Fending off the ice becomes impossible as the pack ice thickens







Around every corner we encounter more ice, but we continue to be able to pick our way through.









Concentration at the helm










Eventually, we spot North Sawyer Glacier, but not far ahead, the path is obstructed by thick pack ice that the wind has blown to the north end of the arm








We round yet another corner and there with the clouds upwelling like a celestial version of the Alleluia Chorus lies the blue tinged South Sawyer Glacier. Maybe you had to be there to feel it, but we all caught our breaths in awe and surprise at the sight.







A half hour later, Bill declares victory. We’re as near the glacier as is safe and feasible. We have a quick lunch while drifting with the ice. Then we begin picking our way back through all the ice. The trip back is just as much work as the trip in. The wind and the current have changed the ice positions and erased our entry path. At the end of a long, wonderful day, we thank and toast a very tired Captain.

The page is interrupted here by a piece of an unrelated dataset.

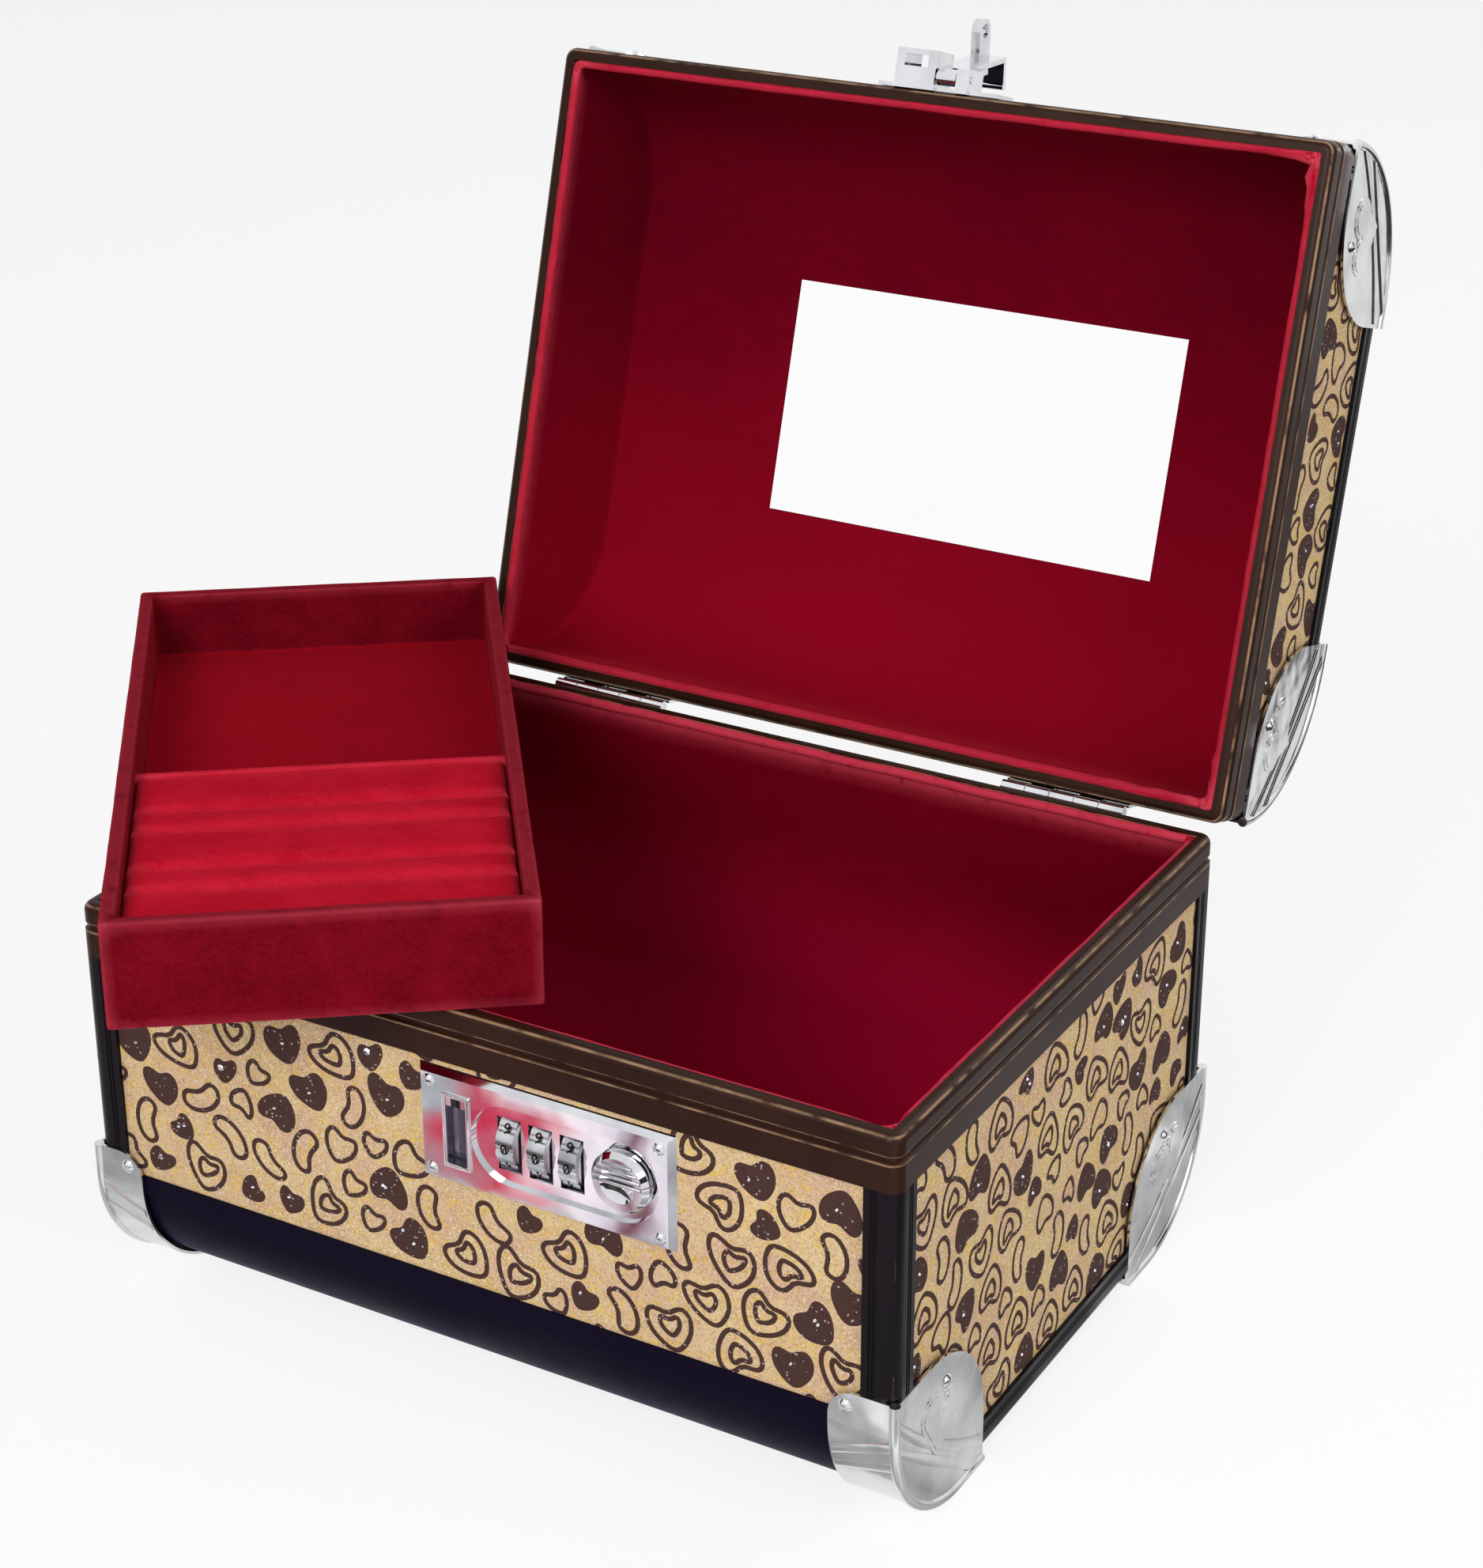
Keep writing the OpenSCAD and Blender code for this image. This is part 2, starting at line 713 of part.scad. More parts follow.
module lid_top_panel() {
    color(fabric_gold) in_lid() translate([-(hw - lining_u), -(hd - lid_r), lid_deep - lining_u])
        cube([2 * (hw - lining_u), 2 * (hd - lid_r), board_t]);
}

module lid_end(s) {
    color(fabric_gold) in_lid() end_panel(s, lid_r, lid_deep);
}

module lid_edge(s) {
    color(cover_black) in_lid() long_edge(s, lid_r, lid_deep, web_d);
}

module lid_rim() {
    color(metal_brown) in_lid() rim_frame();
}

module lid_trim(s) {
    color(metal_brown) in_lid() end_trim(s, lid_r, lid_deep, rim_h);
}

module lid_guard(s, e) {
    color(chrome) in_lid() corner_guard(s, e, guard_wide, lid_r, lid_deep, rim_h + 1);
}

module lid_lining() {
    color(velvet_red) in_lid() difference() {
        lining_shell(lid_r, lid_deep);
        translate([mirror_x - mirror_w / 2, mirror_y - mirror_d / 2, lid_deep - room_u - 2])
            cube([mirror_w, mirror_d, 10]);
    }
}

module mirror_glass() {
    color([0.92, 0.94, 0.96]) in_lid()
        translate([mirror_x - mirror_w / 2, mirror_y - mirror_d / 2, lid_deep - room_u - 0.3])
            cube([mirror_w, mirror_d, lining_t + 0.3]);
}

module lid_rivets() {
    color(chrome) in_lid() {
        for (s = [-1, 1]) for (e = [-1, 1]) guard_rivets(s, e, guard_wide, lid_deep, rim_h + 1);
        for (s = [-1, 1]) for (x = [-13, 0, 13])
            translate([s * hinge_x + x, hd + 0.9, 10 - hinge_drop])
                rotate([-90, 0, 0]) rivet(r = 1.8, rise = 0.8, shank = 0.7);
    }
}

// --- handle -----------------------------------------------------------------------------------

module handle_bracket(s) {
    foot = lid_deep - board_u;
    color(chrome) in_lid() side(s) {
        translate([bracket_x, 0, foot]) {
            translate([-9, -9, 0]) linear_extrude(1.4) translate([9, 9]) {
                square([10, 18], center = true);
                for (e = [-1, 1]) translate([0, e * 9]) circle(5);
            }
            translate([-1.5, 0, 0]) rotate([90, 0, 90]) linear_extrude(3) {
                translate([-5, 0.2]) square([10, pivot_up - foot - 0.2]);
                translate([0, pivot_up - foot]) circle(5);
            }
            translate([-6.8, 0, pivot_up - foot]) rotate([0, 90, 0]) cylinder(r = 1.8, h = 6);
        }
        for (e = [-1, 1]) translate([bracket_x, e * 9, foot + 1.4]) rivet(r = 2, rise = 0.9, shank = 0.2);
    }
}

// Bail handle: two eyes, two arms that turn through round corners, and a swelling grip
module handle() {
    hang = lid_open - 90;
    half = handle_w / 2;
    turn_r = 11;
    color(metal_brown) in_lid() translate([0, 0, pivot_up]) rotate([hang, 0, 0]) difference() {
        union() {
            for (s = [-1, 1]) side(s) {
                translate([half - 5, 0, 0]) rotate([0, 90, 0]) cylinder(r = eye_r, h = 4.8);
                translate([half - 2.6, 0, 0]) rotate([-90, 0, 0])
                    cylinder(r = 2.2, h = handle_drop - turn_r);
                translate([half - 2.6 - turn_r, handle_drop - turn_r, 0]) rotate_extrude(angle = 90)
                    translate([turn_r, 0]) circle(2.2);
            }
            translate([-(half - 2.6 - turn_r), handle_drop, 0]) rotate([0, 90, 0]) rotate_extrude()
                grip_outline(2 * (half - 2.6 - turn_r));
        }
        translate([-half - 1, 0, 0]) rotate([0, 90, 0]) cylinder(r = 1.85, h = handle_w + 2);
    }
}

// Half section of the grip: a shallow barrel with a collar at each end
module grip_outline(len) {
    bow_r = 420;
    polygon([[0, 0], [4.6, 0], [4.6, 3], [grip_r - 1, 3.6], [grip_r - 1, len - 3.6], [4.6, len - 3],
             [4.6, len], [0, len]]);
    intersection() {
        translate([grip_r - bow_r, len / 2]) circle(bow_r, $fn = 720);
        translate([grip_r - 2, 3.6]) square([4, len - 7.2]);
    }
}

// --- hasp -------------------------------------------------------------------------------------

module hasp_mount() {
    band_y = -hd;
    color(chrome) in_lid() difference() {
        union() {
            translate([-18, band_y - 1.2, 2.6]) cube([40, 1.2, 11.8]);
            translate([-12.2, band_y - 11.8, 1.2]) cube([13.4, 11.8, 11.6]);
            translate([8.4, band_y - 7.4, 1.2]) cube([4, 7.4, 10.4]);
        }
        translate([-9.4, band_y - 10.2, 0]) cube([7.8, 3.6, 20]);
        translate([-30, hasp_y, hasp_up]) rotate([0, 90, 0]) cylinder(r = hasp_pin_r + 0.02, h = 60);
    }
}

module hasp_pin() {
    color(chrome) in_lid() translate([-12.6, hasp_y, hasp_up]) rotate([0, 90, 0])
        cylinder(r = hasp_pin_r, h = 25.4);
}

// Hasp arm: a cranked strap with a finger tab, and the staple that enters the lock's slot
module hasp_arm() {
    strap_t = 1.6;
    strap_y = hasp_y - strap_t;
    strap_x0 = staple_x - 5.5;
    strap_x1 = staple_x + 5.5;
    strap_low = staple_low - 4;
    staple_t = 3;
    color(chrome) in_hasp() difference() {
        union() {
            translate([hasp_x0, hasp_y, hasp_up]) rotate([0, 90, 0])
                cylinder(r = hasp_knuckle_r, h = hasp_x1 - hasp_x0);
            along_y(strap_y, hasp_y) {
                translate([hasp_x0, -14]) square([hasp_x1 - hasp_x0, 14 + hasp_up]);
                translate([strap_x0, strap_low]) square([strap_x1 - strap_x0, -11.6 - strap_low]);
                translate([strap_x0, -16]) square([hasp_x1 - strap_x0, 4.4]);
            }
            translate([strap_x0, strap_y - 7.4, strap_low]) cube([strap_x1 - strap_x0, 8, strap_t]);
            translate([strap_x0, strap_y - 7.4, strap_low + strap_t / 2]) rotate([0, 90, 0])
                cylinder(r = 1.3, h = strap_x1 - strap_x0);
            translate([staple_x - staple_t / 2, 0, 0]) rotate([90, 0, 90]) linear_extrude(staple_t)
                staple_outline(hasp_y - 0.8);
        }
        translate([-30, hasp_y, hasp_up]) rotate([0, 90, 0]) cylinder(r = hasp_pin_r + 0.05, h = 60);
    }
}

// Staple: a round-nosed tongue with an eye for the bolt
module staple_outline(root_y) {
    nose_r = (staple_high - staple_low) / 2;
    mid = (staple_high + staple_low) / 2;
    difference() {
        union() {
            translate([root_y, staple_low]) square([staple_nose_y - root_y, 2 * nose_r]);
            translate([staple_nose_y, mid]) circle(nose_r);
        }
        translate([staple_nose_y, mid]) circle(2.1);
    }
}

// --- tray -------------------------------------------------------------------------------------

module tray_box() {
    room_w = tray_w - 2 * tray_wall;
    color(velvet_red) in_tray() difference() {
        cube([tray_w, tray_d, tray_h]);
        translate([tray_wall, tray_wall, tray_floor]) cube([room_w, tray_d - 2 * tray_wall, tray_h]);
        for (y = [0, tray_d]) translate([-1, y, -1.2]) rotate([45, 0, 0]) cube([tray_w + 2, 1.2, 1.2]);
    }
}

module tray_divider() {
    color(lip_red) in_tray() translate([tray_wall, divider_y, tray_floor])
        cube([tray_w - 2 * tray_wall, divider_t, bar_top - tray_floor]);
}

function bar_start(i) = i == 0 ? tray_wall + bar_gap / 2 : bar_start(i - 1) + bar_widths[i - 1] + bar_gap;

// Ring bars: pads with rounded shoulders, set close together
module ring_bars() {
    color(lip_red) in_tray() for (i = [0:4])
        translate([0, bar_start(i), tray_floor]) along_x(tray_wall + 0.2, tray_w - tray_wall - 0.2)
            bar_outline(bar_widths[i], bar_top - tray_floor);
}

module bar_outline(wide, tall) {
    round_r = 3.5;
    translate([0, 0]) square([wide, tall - round_r]);
    translate([round_r, 0]) square([wide - 2 * round_r, tall]);
    for (y = [round_r, wide - round_r]) translate([y, tall - round_r]) circle(round_r);
}

// --- nodes ------------------------------------------------------------------------------------

base_front_panel();
base_back_panel();
base_end(-1);  // base_left_end
base_end(1);  // base_right_end
base_bottom_panel();
base_edge(-1);  // base_front_edge
base_edge(1);  // base_back_edge
base_rim();
base_trim(-1);  // base_left_trim
base_trim(1);  // base_right_trim
corner_post(-1, -1);  // post_front_left
corner_post(1, -1);  // post_front_right
corner_post(-1, 1);  // post_back_left
corner_post(1, 1);  // post_back_right
base_guard(-1, -1);  // base_guard_front_left
base_guard(1, -1);  // base_guard_front_right
base_guard(-1, 1);  // base_guard_back_left
base_guard(1, 1);  // base_guard_back_right
base_lining();
base_floor_pad();
base_rivets();
lock_plate();
lock_case();
dial_axle();
dial(0);  // dial_left
dial(1);  // dial_middle
dial(2);  // dial_right
lock_knob();
lock_bolt();
lower_hinge(-1);  // lower_hinge_left
lower_hinge(1);  // lower_hinge_right
hinge_pin(-1);  // hinge_pin_left
hinge_pin(1);  // hinge_pin_right
lid_top_panel();
lid_end(-1);  // lid_left_end
lid_end(1);  // lid_right_end
lid_edge(-1);  // lid_front_edge
lid_edge(1);  // lid_back_edge
lid_rim();
lid_trim(-1);  // lid_left_trim
lid_trim(1);  // lid_right_trim
lid_guard(-1, -1);  // lid_guard_front_left
lid_guard(1, -1);  // lid_guard_front_right
lid_guard(-1, 1);  // lid_guard_back_left
lid_guard(1, 1);  // lid_guard_back_right
lid_lining();
mirror_glass();  // mirror
lid_rivets();
upper_hinge(-1);  // upper_hinge_left
upper_hinge(1);  // upper_hinge_right
handle_bracket(-1);  // handle_bracket_left
handle_bracket(1);  // handle_bracket_right
handle();
hasp_mount();
hasp_pin();
hasp_arm();
tray_box();
tray_divider();
ring_bars();
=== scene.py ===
"""Dresses a packed jewellery train case: velvet, glitter cloth with hearts, metal and lock details."""
import json
import logging
import math
import random
from collections.abc import Callable, Iterable, Sequence
from contextlib import contextmanager
from dataclasses import dataclass, field
from enum import Enum

import bmesh
import bpy
from mathutils import Matrix, Vector


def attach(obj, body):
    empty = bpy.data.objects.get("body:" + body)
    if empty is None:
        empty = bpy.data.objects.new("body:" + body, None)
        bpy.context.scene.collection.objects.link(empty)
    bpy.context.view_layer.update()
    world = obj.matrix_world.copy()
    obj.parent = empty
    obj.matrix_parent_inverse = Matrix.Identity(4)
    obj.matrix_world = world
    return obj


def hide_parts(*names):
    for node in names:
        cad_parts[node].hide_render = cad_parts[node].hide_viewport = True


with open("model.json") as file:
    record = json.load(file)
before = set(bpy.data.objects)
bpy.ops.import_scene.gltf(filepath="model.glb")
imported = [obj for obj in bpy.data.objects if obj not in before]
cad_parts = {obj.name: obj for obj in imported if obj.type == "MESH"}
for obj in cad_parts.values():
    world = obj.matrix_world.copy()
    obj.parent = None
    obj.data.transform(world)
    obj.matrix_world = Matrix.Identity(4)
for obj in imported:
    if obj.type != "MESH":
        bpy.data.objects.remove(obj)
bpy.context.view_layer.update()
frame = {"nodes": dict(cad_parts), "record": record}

LOG = logging.getLogger("train_case")
MM = 0.001
NEAR = 1e-5
CLOTH_FRAMES = 20

Colour = tuple[float, float, float]
Test = Callable[[Vector], bool]


class Body(str, Enum):
    """The rigid bodies that pieces ride on."""

    CASE = "case"
    LID = "lid"
    BOLT = "bolt"
    WHEEL_LEFT = "wheel_left"
    WHEEL_MIDDLE = "wheel_middle"
    WHEEL_RIGHT = "wheel_right"
    TRAY = "tray"


class Slot(str, Enum):
    """The record's material slots."""

    CLOTH = "glitter_fabric"
    COVER = "dark_cover"
    BROWN = "brown_metal"
    VELVET = "velvet"
    VELVET_LIT = "velvet_lit"
    MIRROR = "mirror_glass"
    GRIP = "handle_grip"
    DIAL = "dial_metal"
    CHROME = "chrome"


def linear(code: str) -> Colour:
    """Turns a six-digit colour code into linear red, green and blue.

    Args:
        code: The colour as a designer writes it, such as "7a0614".

    Returns:
        The three channels in linear light.
    """
    parts = [int(code[i : i + 2], 16) / 255 for i in (0, 2, 4)]
    r, g, b = (c / 12.92 if c <= 0.04045 else ((c + 0.055) / 1.055) ** 2.4 for c in parts)
    return r, g, b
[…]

The next day begins our final miles to Juneau. It dawns grey and settles into rain by the afternoon. We anchor early hoping to fish, but the weather drives us all under cover. It’s a bridge afternoon! We all marvel at what a difference a day can make.

June 30th, we dock in Auk Bay roughly 15 miles from Juneau. The bridge one needs to go under to enter Juneau harbor is too low for Avante's mast so Auk Bay is where the big boys go as well as a good many of the local fishing fleet. It's an interesting combination of boats and boaters. We find out that you can fish from the docks and your boat as long as you don't tangle your line in somebody's prop. Sadly, we say good bye to Janet and Tom on July 1st. Bill and I will rest and restock for the next 3 days in Juneau, and I intend to fish!